Crimean-Congo haemorrhagic fever is cause by the Crimean-Congo haemorrhagic virus (CCHFV). Ruminants constitute the primary viral reservoir. CCHFV is wide-spread and occurs in various countries in Europe, Asia, the Middle East, and Africa. The virus is transmitted by ticks and the close contact with infected blood or tissue. Infected animals generally do not show any signs of disease, whereas patients develop flu-like symptoms with fever, muscle and limb ache, as well as neurological and gastrointestinal signs. A subset of those affected develop serious haemorrhagies, and the mortality rate lies around 30 percent. Up to now, neither effective antiviral treatments nor licensed vaccines are available.
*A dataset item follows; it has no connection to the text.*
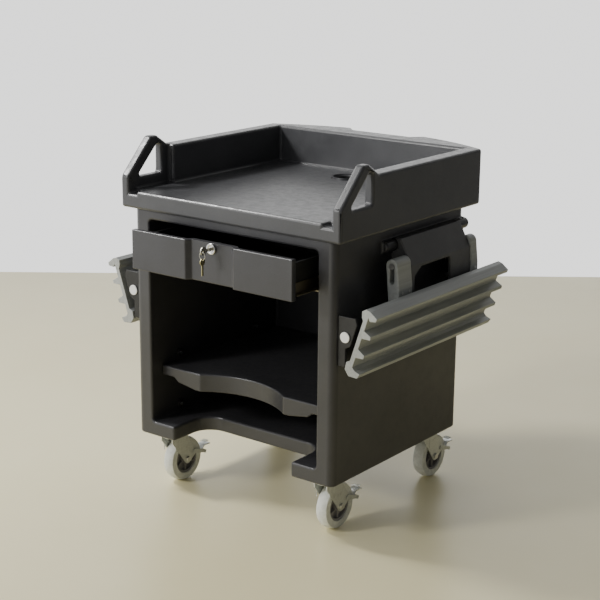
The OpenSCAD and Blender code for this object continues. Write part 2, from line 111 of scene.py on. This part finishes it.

The CCHFVaccine Project aims at stepping up efforts to develop and provide vaccines against CCHFV for humans and animals thereby using an One Health approach as already exemplified by the participation of both major German medical and veterinary infectious disease research institutes. Vaccination of susceptible animals will be pursued to reduce the viral burden, whereas vaccine development for humans primarily aims at the protection of individuals at high risk for exposure. The project consortium is funded with six million € for a period of six years within the scope of the European research and innovation programme „Horizon 2020“ (see below).
The CCHFVaccine Consortium is led by Professor Ali Mirazimi at the Swedish Health Agency, the Karolinska Institute, and the Swedish National Veterinary Institute. The Paul-Ehrlich-Institut, which is the competent authority for the authorisation of clinical trials, marketing authorisations, and official batch control in Germany, will provide expert advice in regulatory aspects. The Friedrich-Loeffler-Institut, Federal Research Institute for Animal Health, Island of Riems will assess the efficacies of newly developed animal vaccines by challenging cattle in the unique newly commissioned BSL4 high containment laboratory and animal facility. The third German partner involved is the Justus-Liebig University, which is specialised in vaccine design.
Horizon 2020 is the framework programme of the European Union for research and innovation. It promotes research, and as such, aims at developing a knowledge- and innovation-driven society and a competitive economy. At the same time it has the purpose of contributing to sustained development. In addition to the member states of the European Union, various other countries can participate in the Horizon 2020 program.
The Paul-Ehrlich-Institut, the Federal Institute for Vaccines and Biomedicines, in Langen near Frankfurt/Main is a senior federal authority reporting to the Federal Ministry of Health (Bundesministerium für Gesundheit, BMG). It is responsible for the research, assessment, and marketing authorisation of biomedicines for human use and immunological veterinary medicinal products. Its remit also includes the authorisation of clinical trials and pharmacovigilance, i.e. recording and evaluation of potential adverse effects.
Other duties of the institute include official batch control, scientific advice and inspections. In-house experimental research in the field of biomedicines and life science form an indispensable basis for the manifold tasks performed at the institute.
The Paul-Ehrlich-Institut, with its roughly 800 members of staff, also has advisory functions nationally (federal government, federal states (Länder)), and internationally (World Health Organisation, European Medicines Agency, European Commission, Council of Europe etc.).